The panelists discussed various facets of women and addiction, including reasons for the high rate of use and overdose among women, physician prescribing practices and barriers to care, as well as how individuals can access and pay for their care and connect with peer and other forms of support.
Judith discussed some of the reasons that women become addicted to opioids, including their tendency to seek treatment for physical pain as well as a low perception of harm in taking opioids prescribed by doctors. “In general, women have higher rates of anxiety and depression and are more likely to seek treatment,” she said, adding that there is a need for teaching safe prescribing practices and the promotion of alternatives for women seeking pain relief, including acupuncture and other stress-reduction strategies.
Throughout the discussion, Jessica emphasized the need to treat the “whole woman” with addiction, which includes knowing the status of her physical health, understanding her history, culture and most importantly, her connection with trauma. “We know that between 55 and 99 percent of women with substance abuse issues have had trauma in her lives,” she said.
Annette spoke of her own experiences in recovery and how this shaped her role as a peer recovery specialist. She also highlighted the importance of understanding the unique needs of each person. “When people walk in [for help], I ask every possible question to learn as much as I can about each individual,” she said. “People in recovery are well-suited to help other people in recovery.”

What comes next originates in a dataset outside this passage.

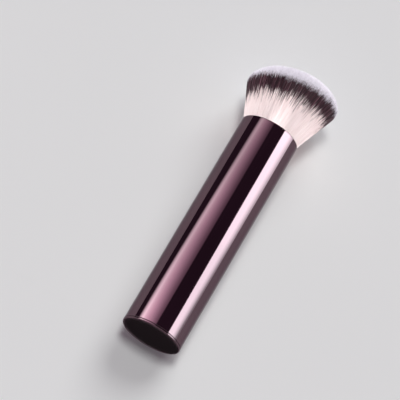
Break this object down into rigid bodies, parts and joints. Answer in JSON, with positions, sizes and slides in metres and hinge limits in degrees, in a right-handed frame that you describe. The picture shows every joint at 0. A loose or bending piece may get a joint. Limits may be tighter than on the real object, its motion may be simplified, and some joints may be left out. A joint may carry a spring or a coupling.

Patricia underscored the need for continued support throughout treatment and recovery. “There is always a risk that people who go into recovery will come out and use again,” she said, which sets the stage for accidental overdose. “Ongoing treatment and support for individuals are critical.”
All panelists agreed and stated throughout the discussion that despite the challenges of addiction, hope and recovery are always possible.